Other guests Tuesday included Humberto Martins, Supreme Court of Justice; José Rocha, federal representative; and Maximiliano Martinhão, secretary of telecommunications for the Ministry of Communications. Also participating in temple tours was Gleisi Hoffman, congresswoman from the state of Paraná.

Brazil’s Congress returned to Brasília Tuesday following a two-week, mid-year recess. For those officials coming back to their government roles, the temple’s open doors provide an opportunity to learn about The Church of Jesus Christ of Latter-day Saints and feel the unique peace found in the house of the Lord.

Elder Ulisses Soares of the Quorum of the Twelve Apostles leads Jerônimo Rodrigues, the governor of Bahia, and Elder Joni L. Koch, General Authority Seventy and Brazil Area President on a tour of the Brasília Brazil Temple on Monday, July 31, 2023. | Jon Ryan Jensen

Elder Soares said he noticed different expressions of peace in the body language of those who sat quietly in the celestial room.

“Some of them would close their eyes. Some of them spent time looking up past the chandelier — reflecting. Some others would put their hands together in an expression of gratitude. … Their expressions told me that they were feeling something,” he said as the media day concluded.

“Some of them told us they felt complete peace,” Elder Soares added.

Peace was a singular theme among media members emerging from the temple, as well.

Television and radio teams came to the temple to see what it is like inside and left equally in awe of the feeling they felt and the things they saw.

Hugo Carvalho is based in Formosa and works for a local media company.

“It’s very peaceful inside,” Carvalho said. “That’s what I felt. A peace, a different kind of peace.”

What will his team remember most about their visit to the temple? Their answers came quickly — organization, education, comprehension, attention.

A television reporter interviews Elder Ulisses Soares.
Reporter Aline Tavares interviews Elder Ulisses Soares of the Quorum of the Twelve Apostles as part of media day for the Brasília Brazil Temple on Tuesday, Aug. 1, 2023. | Jon Ryan Jensen

One of Carvalho’s companions said the peace she felt in the celestial room will be what she remembers most as she returns to the neighboring state of Goiás.

“It’s important for us as members of the media to share stories with people of peace, and not only focus on problems,” said Aline Tavares.

Another journalist who visited a temple for the first time was Alice Ribeiro. She talked about how big everything felt once she was inside the temple.

“Everything inside was very big — even the peace I felt was very big,” she said. “That makes it so you feel you are on a different spiritual plane, with a different kind of energy and peace and silence inside.”

“That silence reaches right to your core because people are accustomed to always being on the move and amid the noise. It can be an uncomfortable feeling at first, but then it felt really good.”

Feelings lead to questions

Elder Soares said he was impressed by the questions that came from the temple’s guests as they felt something special once they finished their tour.

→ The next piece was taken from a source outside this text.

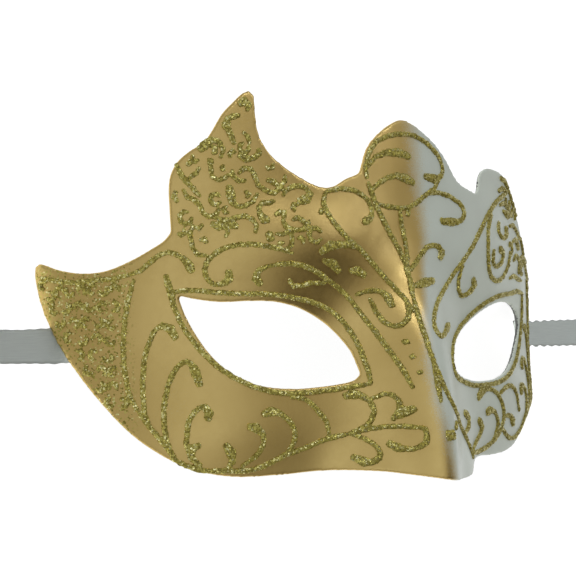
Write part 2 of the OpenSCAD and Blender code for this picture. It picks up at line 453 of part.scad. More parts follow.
// Stem: from the crest down the nose ridge, with curls to the white side
nose_strokes = [
    blob([[-10.4, 24.4], [-9, 20], [-7, 15.4], [-5, 11.6], [-3, 8.2], [-1.8, 4.6], [-1.8, 0.6],
        [-2.6, -4]], 1.5),
    stroke([[-2.6, -4], [-2.8, -8.5], [-2.5, -13], [-2.1, -18], [-0.9, -23.4], [1.2, -28.4], [4.2, -31.8],
        [9, -34.4], [13.6, -37.4], [17.4, -41.4], [19.6, -45]]),
    stroke([[-1.8, -19], [-1.9, -24], [-1.6, -29.4]]),
    stroke([[-1, 18], [-1, 14], [-0.4, 10], [-0.6, 6], [-1.6, 2.6]]),
    drop([[-1, 2.4], [3, 5.4], [6.6, 8.2], [10, 9], [12.4, 7.4], [11.4, 5.4]]),
    drop([[-1.4, -1.4], [3, -0.4], [7.4, 0.2]]),
    stroke([[3.8, -34.2], [2.4, -36]]),
    blob([[-1.2, -37.4], [1.6, -37.2]], 3)];

// ---- Ribbons ------------------------------------------------------------------------------------
// Way of the right ribbon, as [x, y, height of its middle, turn from flat to standing]. It starts on
// the inside of the temple under the glue, passes below the temple's edge and runs out along the table.
ribbon_y = -2.6;
coil_lift = 0.4;
glued_depth = -wall - ribbon_t / 2 - 0.1;
function glued(u) = let (p = on_table(over([u, -14.8], glued_depth))) [p[0], p[1], p[2], 0];
function lying(x, turn, lift = 0.1) =
    [x, ribbon_y, ribbon_w / 2 * sin(turn) + ribbon_t / 2 * cos(turn) + lift, turn];
function ribbon_route(coil_x) = [
    glued(80), glued(84), glued(87.6), lying(78, 0, 0.6), lying(80, 0), lying(84, 0), lying(88, 0),
    lying(coil_x - 42, 6), lying(coil_x - 39, 12), lying(coil_x - 36, 20), lying(coil_x - 33, 30),
    lying(coil_x - 30, 40), lying(coil_x - 27, 50), lying(coil_x - 24, 60), lying(coil_x - 20, 72, 0.2),
    lying(coil_x - 16, 82, 0.3), lying(coil_x - 12, 90, coil_lift), lying(coil_x - 7, 90, coil_lift)];

// Eight points round the flat section, its edges slightly rounded
section_shape = [[-1, -0.5], [-0.9, -1], [0, -1], [0.9, -1], [1, -0.5], [1, 0.5], [0, 1], [-1, 0.5]];
function route_way(r, i) =
    let (a = r[max(i - 1, 0)], b = r[min(i + 1, len(r) - 1)], d = [b[0] - a[0], b[1] - a[1], b[2] - a[2]])
    d / norm(d);
function route_ring(r, i) =
    let (way = route_way(r, i),
         lean = [0, cos(r[i][3]), sin(r[i][3])],
         flat = lean - way * (lean * way),
         wide = flat / norm(flat),
         thick = cross(way, wide),
         middle = [r[i][0], r[i][1], r[i][2]])
    [for (q = section_shape) middle + wide * q[0] * ribbon_w / 2 + thick * q[1] * ribbon_t / 2];

module ribbon(coil_x) {
    route = ribbon_route(coil_x);
    sides = len(section_shape);
    last = len(route) - 1;
    polyhedron(
        [for (i = [0 : last]) each route_ring(route, i)],
        concat(
            [for (i = [0 : last - 1], k = [0 : sides - 1])
                let (a = i * sides + k, b = i * sides + (k + 1) % sides)
                each k < sides / 2 ? quad(a, a + sides, b + sides, b) : quad(b, a, a + sides, b + sides)],
            [for (k = [1 : sides - 2]) [0, k, k + 1]],
            [for (k = [1 : sides - 2]) [last * sides, last * sides + k + 1, last * sides + k]]));
}

// The put-away length: two loose turns standing on edge, as one ring
module coil(coil_x) {
    coil_wall = 2 * coil_step;
    translate([coil_x, ribbon_y + coil_r, coil_lift])
        rotate_extrude()
            translate([coil_r - coil_wall - ribbon_t / 2, 0])
                square([coil_wall + ribbon_t, ribbon_w]);
}

// A band of the same satin round both turns, on the side away from the mask's edge
tie_length = 6;
tie_t = 0.3;
module tie(coil_x) {
    inside_w = 2 * coil_step + ribbon_t + 0.2;
    inside_h = ribbon_w + 0.2;
    translate([coil_x, ribbon_y + 2 * coil_r - coil_step, coil_lift + ribbon_w / 2])
        difference() {
            cube([tie_length, inside_w + 2 * tie_t, inside_h + 2 * tie_t], center = true);
            cube([tie_length + 1, inside_w, inside_h], center = true);
        }
}

// Flattened drop of glue over the ribbon's end, on the inside of the temple
pad_u = 82.6;
pad_y = -14.6;
pad_half_u = 4.4;
pad_half_y = 5.6;
pad_h = 1.5;
pad_spokes = 16;
pad_rings = 4;
function pad_point(ring, spoke, h) =
    over([pad_u + pad_half_u * ring / pad_rings * cos(spoke * 360 / pad_spokes),
          pad_y + pad_half_y * ring / pad_rings * sin(spoke * 360 / pad_spokes)], -wall + 0.1 - h);
module glue_pad() {
    dome = [for (i = [1 : pad_rings], k = [0 : pad_spokes - 1])
        pad_point(i, k, pad_h * sqrt(1 - 0.96 * pow(i / pad_rings, 2)))];
    base = [for (i = [1 : pad_rings], k = [0 : pad_spokes - 1]) pad_point(i, k, 0)];
    below = len(dome);
    dome_top = 2 * below;
    base_top = dome_top + 1;
    edge = (pad_rings - 1) * pad_spokes;
    set_down() polyhedron(
        concat(dome, base, [pad_point(0, 0, pad_h), pad_point(0, 0, 0)]),
        concat(
            [for (i = [0 : pad_rings - 2], k = [0 : pad_spokes - 1])
                let (a = i * pad_spokes + k, b = i * pad_spokes + (k + 1) % pad_spokes)
                each concat(quad(a, a + pad_spokes, b + pad_spokes, b),
                            quad(below + b, below + b + pad_spokes, below + a + pad_spokes, below + a))],
            [for (k = [0 : pad_spokes - 1])
                let (a = k, b = (k + 1) % pad_spokes)
                each concat([[dome_top, a, b]], [[base_top, below + b, below + a]],
                            quad(edge + a, edge + below + a, edge + below + b, edge + b))]));
}

module on_left() mirror([1, 0, 0]) children();

module glue_pad_left() { color(glue) on_left() glue_pad(); }
module glue_pad_right() { color(glue) glue_pad(); }
module ribbon_left() { color(satin) on_left() ribbon(coil_left_x); }
module ribbon_right() { color(satin) ribbon(coil_right_x); }
module ribbon_coil_left() { color(satin) on_left() coil(coil_left_x); }
module ribbon_coil_right() { color(satin) coil(coil_right_x); }
module ribbon_tie_left() { color(satin) on_left() tie(coil_left_x); }
module ribbon_tie_right() { color(satin) tie(coil_right_x); }

mask_shell();
glue_pad_left();
glue_pad_right();
ribbon_left();
ribbon_right();
ribbon_coil_left();
ribbon_coil_right();
ribbon_tie_left();
ribbon_tie_right();
glitter_lines(temple_strokes);  // temple_left_glitter
glitter_lines(mirrored(temple_strokes));  // temple_right_glitter
glitter_lines(horn_left_strokes);  // horn_left_glitter
glitter_lines(horn_right_strokes);  // horn_right_glitter
glitter_lines(cheek_left_strokes);  // cheek_left_glitter
glitter_lines(cheek_right_strokes);  // cheek_right_glitter
glitter_lines(eye_left_strokes);  // eye_left_glitter
glitter_lines(eye_right_strokes);  // eye_right_glitter
glitter_lines(brow_left_strokes);  // brow_left_glitter
glitter_lines(brow_right_strokes);  // brow_right_glitter
glitter_lines(crest_strokes);  // crest_glitter
glitter_lines(nose_strokes);  // nose_glitter
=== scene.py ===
"""Venetian half mask: gold and white shell, raised glitter scrollwork and two satin ribbon ties.

Lengths are in metres in the row frame. Values given in millimetres are multiplied by MM.
"""
import math

import bpy
import numpy as np
from mathutils import Matrix, Vector


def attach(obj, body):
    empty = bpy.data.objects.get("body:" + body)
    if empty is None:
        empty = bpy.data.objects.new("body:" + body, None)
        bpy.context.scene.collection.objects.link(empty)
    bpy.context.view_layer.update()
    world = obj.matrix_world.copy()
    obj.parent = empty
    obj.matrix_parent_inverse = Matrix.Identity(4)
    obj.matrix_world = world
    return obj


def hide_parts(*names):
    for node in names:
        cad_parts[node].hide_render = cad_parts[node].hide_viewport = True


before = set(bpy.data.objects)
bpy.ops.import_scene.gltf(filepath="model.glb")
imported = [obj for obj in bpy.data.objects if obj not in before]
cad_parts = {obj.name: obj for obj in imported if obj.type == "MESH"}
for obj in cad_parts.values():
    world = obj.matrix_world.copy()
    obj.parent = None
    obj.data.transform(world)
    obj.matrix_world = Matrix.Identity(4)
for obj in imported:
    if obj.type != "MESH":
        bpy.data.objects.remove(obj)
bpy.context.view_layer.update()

MM = 0.001
GLITTER_NODES = [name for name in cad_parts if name.endswith("_glitter")]

# ---- Camera -------------------------------------------------------------------------------------
# The mask's own frame is tipped back about X as the mask lies, and starts at MASK_ORIGIN.
TILT = math.radians(16)
MASK_ORIGIN = Vector((0, 13.19, 1.0)) * MM
VIEW_YAW = math.radians(39.5)
VIEW_DISTANCE = 500 * MM
VIEW_SIDE = -3 * MM
VIEW_DROP = -1.85 * MM
SENSOR = 36.0
LENS = 118.1


def make_camera():
    tip = Matrix.Rotation(TILT, 3, "X")
    back = tip @ Vector((-math.sin(VIEW_YAW), 0, math.cos(VIEW_YAW)))
    right = tip @ Vector((math.cos(VIEW_YAW), 0, math.sin(VIEW_YAW)))
    up = tip @ Vector((0, 1, 0))
    place = MASK_ORIGIN + back * VIEW_DISTANCE + right * VIEW_SIDE
    target = MASK_ORIGIN + right * VIEW_SIDE + up * VIEW_DROP
    away = (place - target).normalized()
    level = up.cross(away).normalized()
    turn = Matrix((level, away.cross(level), away)).transposed()
    data = bpy.data.cameras.new("camera")
    data.sensor_width, data.lens = SENSOR, LENS
    data.clip_start, data.clip_end = 0.01, 20
    camera = bpy.data.objects.new("camera", data)
    camera.matrix_world = Matrix.Translation(place) @ turn.to_4x4()
    bpy.context.collection.objects.link(camera)
    bpy.context.scene.camera = camera


# ---- Meshes -------------------------------------------------------------------------------------
def new_piece(name, verts, faces):
    """A smooth-shaded mesh object from arrays of points and faces."""
    mesh = bpy.data.meshes.new(name)
    mesh.from_pydata([tuple(v) for v in verts], [], [tuple(int(i) for i in f) for f in faces])
    mesh.shade_smooth()
    mesh.update()
    piece = bpy.data.objects.new(name, mesh)
    bpy.context.collection.objects.link(piece)
    return piece


def points_of(mesh):
    co = np.empty(len(mesh.vertices) * 3)
    mesh.vertices.foreach_get("co", co)
    return co.reshape(-1, 3)


def cad_triangles(node):
    """The CAD node's points, each once, and its triangles."""
    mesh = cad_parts[node].data
    mesh.calc_loop_triangles()
    tris = np.empty(len(mesh.loop_triangles) * 3, int)
    mesh.loop_triangles.foreach_get("vertices", tris)
    co = points_of(mesh)
    _, first, same = np.unique(np.round(co * 1e6), axis=0, return_index=True, return_inverse=True)
    return co[first], same.ravel()[tris.reshape(-1, 3)]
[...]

“The questions that they asked us were very interesting because they wanted to know how the temple can make a difference in this environment …, how this will impact the area and the people,” he said. “They wanted to know what benefit this temple is bringing to the people. This meant a lot because it means they are seeing the temple as something positive.”

Those questions also gave Elder Soares and Elder Koch the chance to talk about the connection between covenants and serving all of Heavenly Father’s children outside the walls of chapels and temples.  

“That makes the whole difference — when the media go through the tour [of the temple] first, they see our standards …, the atmosphere that we have in there, our teachings, what we believe in,” Elder Koch said.

Visitors to the Brasilia Brazil Temple look at a map of temples around Brazil.
Visitors look at a map of temples around Brazil as part of media day for the Brasîlia Brazil Temple on Tuesday, Aug. 1, 2023. | Bárbara Leite, The Church of Jesus Christ of Latter-day Saints

What Church members believe in extends to humanitarian relief on a global level, self-reliance programs, education programs, community service projects, welfare assistance and many other ways of blessing those in need. Elder Soares and Elder Koch explained this to many of those they interacted with throughout the day.  

“Learning more about what we believe and learning more about what God has offered to His children through the temple of The Church of Jesus Christ of Latter-day Saints made them feel good about what we do and made them ask questions related to the benefits that can come to the lives of people,” Elder Soares said. “They showed real interest in what we were talking about. … They want to know more about it.”

And knowing more about the Church and seeing the ways members contribute to the community brings the conversation back to the temple, Elder Soares said.

“It has a lot of light, and brings light, and shows light to the people … and that can be a conduit of the Spirit to help people know more about the gospel of Jesus Christ,” Elder Soares said.

Visitors prepare to enter the Brasilia Brazil Temple at night as part of the open house media day.
Visitors prepare to enter the Brasília Brazil Temple as part of media day on Tuesday, Aug. 1, 2023. | Bárbara Leite, The Church of Jesus Christ of Latter-day Saints

For Elder Koch, he said he knows temples provide an opportunity to help people in Brazil understand the Church better — especially with the number of temples in Brazil doubling in the next few years.

“I feel a lot of responsibility to help the media understand who we are and what we believe in,” Elder Koch said. “I feel the responsibility to make sure they feel something. That responsibility is heavy, and it’s important that we try our best to make that happen.”